RECORDED INFORMATION ▸
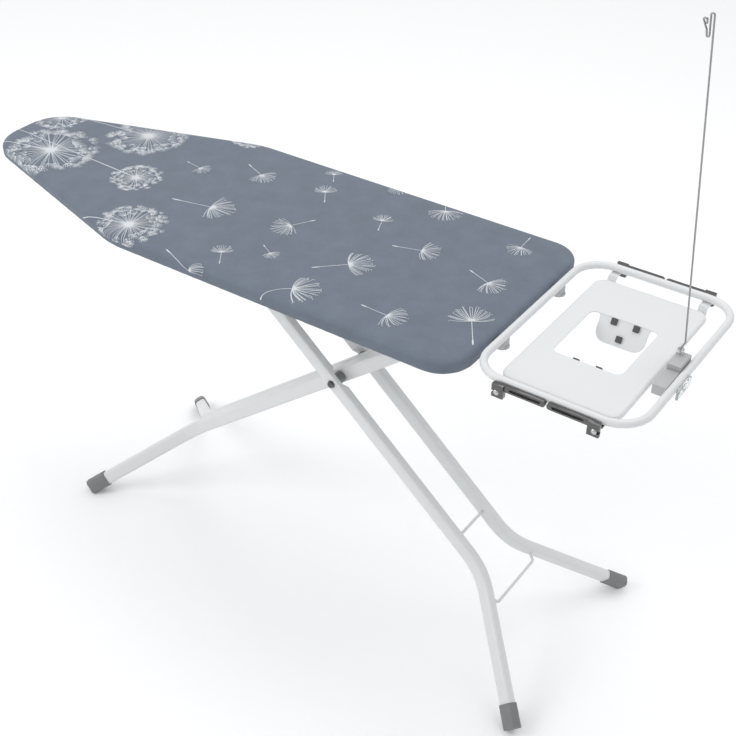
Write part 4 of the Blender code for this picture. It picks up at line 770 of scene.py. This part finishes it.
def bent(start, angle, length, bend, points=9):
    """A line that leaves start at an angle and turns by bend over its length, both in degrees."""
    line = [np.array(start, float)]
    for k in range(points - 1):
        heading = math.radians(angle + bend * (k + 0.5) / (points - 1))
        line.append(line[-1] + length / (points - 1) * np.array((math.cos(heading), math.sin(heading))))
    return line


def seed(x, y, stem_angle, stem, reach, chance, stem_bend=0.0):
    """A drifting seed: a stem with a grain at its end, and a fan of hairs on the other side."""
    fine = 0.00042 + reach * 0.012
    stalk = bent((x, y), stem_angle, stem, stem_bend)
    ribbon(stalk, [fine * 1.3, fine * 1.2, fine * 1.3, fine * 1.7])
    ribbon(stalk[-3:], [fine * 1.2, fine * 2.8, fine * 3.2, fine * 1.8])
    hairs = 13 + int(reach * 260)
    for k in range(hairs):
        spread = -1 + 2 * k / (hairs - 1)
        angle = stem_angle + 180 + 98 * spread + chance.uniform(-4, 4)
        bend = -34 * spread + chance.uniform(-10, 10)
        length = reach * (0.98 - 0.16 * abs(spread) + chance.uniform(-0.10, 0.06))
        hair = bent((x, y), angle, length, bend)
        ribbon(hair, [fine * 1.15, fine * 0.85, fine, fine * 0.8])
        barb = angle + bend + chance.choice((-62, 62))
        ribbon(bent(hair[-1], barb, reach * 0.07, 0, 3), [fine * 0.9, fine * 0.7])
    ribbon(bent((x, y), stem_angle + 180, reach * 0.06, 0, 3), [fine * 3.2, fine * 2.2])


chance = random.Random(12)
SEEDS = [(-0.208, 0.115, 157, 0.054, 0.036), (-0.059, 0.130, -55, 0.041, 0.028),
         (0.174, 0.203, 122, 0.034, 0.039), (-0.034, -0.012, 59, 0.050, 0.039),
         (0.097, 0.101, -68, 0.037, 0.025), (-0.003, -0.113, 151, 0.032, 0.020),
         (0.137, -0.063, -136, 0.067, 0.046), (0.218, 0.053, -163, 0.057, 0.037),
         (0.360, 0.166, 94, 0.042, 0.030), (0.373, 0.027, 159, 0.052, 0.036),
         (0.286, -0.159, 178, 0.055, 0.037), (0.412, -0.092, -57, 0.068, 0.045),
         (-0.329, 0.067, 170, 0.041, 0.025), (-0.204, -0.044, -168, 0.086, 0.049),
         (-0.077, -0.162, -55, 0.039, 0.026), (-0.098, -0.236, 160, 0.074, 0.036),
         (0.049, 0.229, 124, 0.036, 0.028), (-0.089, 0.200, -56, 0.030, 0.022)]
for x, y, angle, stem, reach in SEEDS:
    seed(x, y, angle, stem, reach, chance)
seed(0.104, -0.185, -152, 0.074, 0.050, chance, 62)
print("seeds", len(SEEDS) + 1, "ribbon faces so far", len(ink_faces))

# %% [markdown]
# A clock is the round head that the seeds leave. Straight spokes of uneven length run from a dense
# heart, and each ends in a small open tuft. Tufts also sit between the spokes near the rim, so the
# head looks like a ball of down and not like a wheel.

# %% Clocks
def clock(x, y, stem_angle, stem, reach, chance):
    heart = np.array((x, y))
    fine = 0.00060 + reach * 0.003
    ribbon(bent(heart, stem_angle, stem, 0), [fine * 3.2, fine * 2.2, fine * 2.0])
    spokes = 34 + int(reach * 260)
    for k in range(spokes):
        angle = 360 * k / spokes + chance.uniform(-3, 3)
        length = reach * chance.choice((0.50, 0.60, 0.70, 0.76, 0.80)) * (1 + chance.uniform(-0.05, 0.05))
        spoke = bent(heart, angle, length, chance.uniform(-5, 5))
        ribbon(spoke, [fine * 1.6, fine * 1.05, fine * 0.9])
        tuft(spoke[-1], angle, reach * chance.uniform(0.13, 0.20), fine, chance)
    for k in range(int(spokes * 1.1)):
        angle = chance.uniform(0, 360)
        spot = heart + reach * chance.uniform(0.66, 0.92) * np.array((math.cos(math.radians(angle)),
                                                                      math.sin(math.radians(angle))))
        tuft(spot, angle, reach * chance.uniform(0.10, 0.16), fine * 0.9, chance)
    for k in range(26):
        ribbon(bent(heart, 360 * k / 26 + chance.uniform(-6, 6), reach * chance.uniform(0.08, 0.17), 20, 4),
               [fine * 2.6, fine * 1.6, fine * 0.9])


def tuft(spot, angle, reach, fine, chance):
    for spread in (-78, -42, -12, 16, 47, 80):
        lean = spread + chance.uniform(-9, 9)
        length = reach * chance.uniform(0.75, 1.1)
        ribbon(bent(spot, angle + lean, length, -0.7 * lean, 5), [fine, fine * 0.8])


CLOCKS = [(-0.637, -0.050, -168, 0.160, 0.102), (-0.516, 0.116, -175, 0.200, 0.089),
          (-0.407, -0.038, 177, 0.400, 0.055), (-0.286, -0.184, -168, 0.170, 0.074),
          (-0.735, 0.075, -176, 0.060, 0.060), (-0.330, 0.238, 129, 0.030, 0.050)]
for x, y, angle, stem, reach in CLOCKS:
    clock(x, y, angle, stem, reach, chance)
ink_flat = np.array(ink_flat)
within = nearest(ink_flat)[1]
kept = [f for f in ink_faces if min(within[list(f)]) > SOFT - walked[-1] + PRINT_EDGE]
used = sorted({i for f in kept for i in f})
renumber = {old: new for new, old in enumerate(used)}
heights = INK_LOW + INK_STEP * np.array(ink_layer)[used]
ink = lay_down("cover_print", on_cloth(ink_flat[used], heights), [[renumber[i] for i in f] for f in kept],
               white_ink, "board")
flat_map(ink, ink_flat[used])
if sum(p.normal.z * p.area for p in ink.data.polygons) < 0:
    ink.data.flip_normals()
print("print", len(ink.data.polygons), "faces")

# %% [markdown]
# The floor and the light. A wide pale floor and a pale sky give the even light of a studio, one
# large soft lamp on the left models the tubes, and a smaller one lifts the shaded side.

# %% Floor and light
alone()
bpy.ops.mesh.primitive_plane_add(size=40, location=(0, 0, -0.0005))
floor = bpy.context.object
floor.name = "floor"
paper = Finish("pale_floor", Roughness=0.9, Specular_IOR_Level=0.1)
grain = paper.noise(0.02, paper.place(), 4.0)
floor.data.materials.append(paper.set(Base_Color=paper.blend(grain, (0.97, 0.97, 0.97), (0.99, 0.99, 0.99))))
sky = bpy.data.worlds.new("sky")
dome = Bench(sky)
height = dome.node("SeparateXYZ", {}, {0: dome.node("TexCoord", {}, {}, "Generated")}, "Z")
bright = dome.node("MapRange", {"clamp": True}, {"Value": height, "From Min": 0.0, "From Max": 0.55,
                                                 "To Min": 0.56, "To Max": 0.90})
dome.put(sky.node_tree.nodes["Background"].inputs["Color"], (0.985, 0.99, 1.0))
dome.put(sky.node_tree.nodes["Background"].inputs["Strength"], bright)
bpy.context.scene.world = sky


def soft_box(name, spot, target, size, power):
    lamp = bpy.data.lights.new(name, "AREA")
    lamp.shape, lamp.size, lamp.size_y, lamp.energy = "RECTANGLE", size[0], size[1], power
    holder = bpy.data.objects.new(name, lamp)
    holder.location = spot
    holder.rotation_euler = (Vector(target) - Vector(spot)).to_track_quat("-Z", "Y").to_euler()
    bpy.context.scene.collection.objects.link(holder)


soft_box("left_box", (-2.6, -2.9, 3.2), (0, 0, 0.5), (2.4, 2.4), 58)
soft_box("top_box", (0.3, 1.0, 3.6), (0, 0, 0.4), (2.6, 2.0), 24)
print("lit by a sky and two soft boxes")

YOUR GOAL ▸ From the very first line of the data through the line with "ribbon(bent((x, y), stem_angle" in it, please reproduce each line exactly and output nothing more.

RESULT OF THE TASK ▸
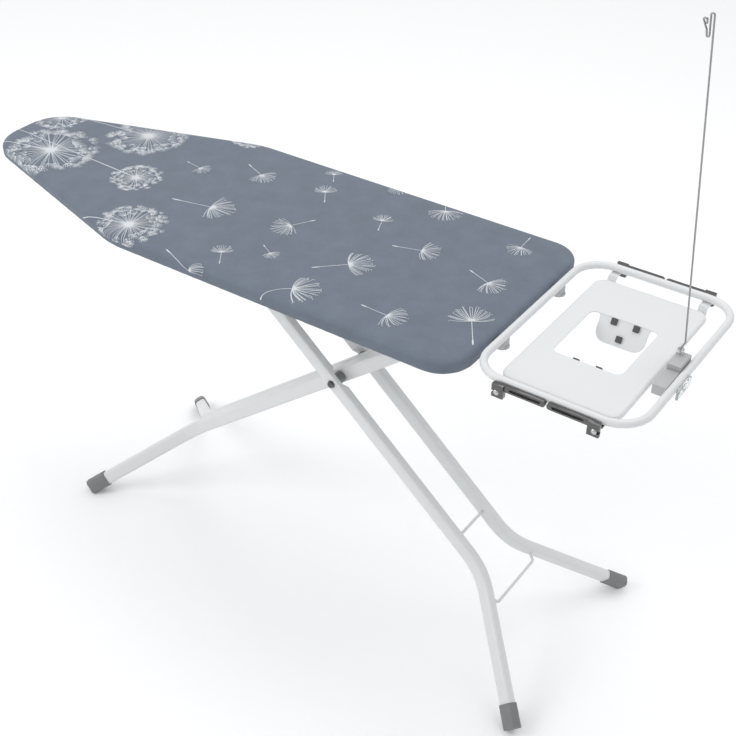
Write part 4 of the Blender code for this picture. It picks up at line 770 of scene.py. This part finishes it.
def bent(start, angle, length, bend, points=9):
    """A line that leaves start at an angle and turns by bend over its length, both in degrees."""
    line = [np.array(start, float)]
    for k in range(points - 1):
        heading = math.radians(angle + bend * (k + 0.5) / (points - 1))
        line.append(line[-1] + length / (points - 1) * np.array((math.cos(heading), math.sin(heading))))
    return line


def seed(x, y, stem_angle, stem, reach, chance, stem_bend=0.0):
    """A drifting seed: a stem with a grain at its end, and a fan of hairs on the other side."""
    fine = 0.00042 + reach * 0.012
    stalk = bent((x, y), stem_angle, stem, stem_bend)
    ribbon(stalk, [fine * 1.3, fine * 1.2, fine * 1.3, fine * 1.7])
    ribbon(stalk[-3:], [fine * 1.2, fine * 2.8, fine * 3.2, fine * 1.8])
    hairs = 13 + int(reach * 260)
    for k in range(hairs):
        spread = -1 + 2 * k / (hairs - 1)
        angle = stem_angle + 180 + 98 * spread + chance.uniform(-4, 4)
        bend = -34 * spread + chance.uniform(-10, 10)
        length = reach * (0.98 - 0.16 * abs(spread) + chance.uniform(-0.10, 0.06))
        hair = bent((x, y), angle, length, bend)
        ribbon(hair, [fine * 1.15, fine * 0.85, fine, fine * 0.8])
        barb = angle + bend + chance.choice((-62, 62))
        ribbon(bent(hair[-1], barb, reach * 0.07, 0, 3), [fine * 0.9, fine * 0.7])
    ribbon(bent((x, y), stem_angle + 180, reach * 0.06, 0, 3), [fine * 3.2, fine * 2.2])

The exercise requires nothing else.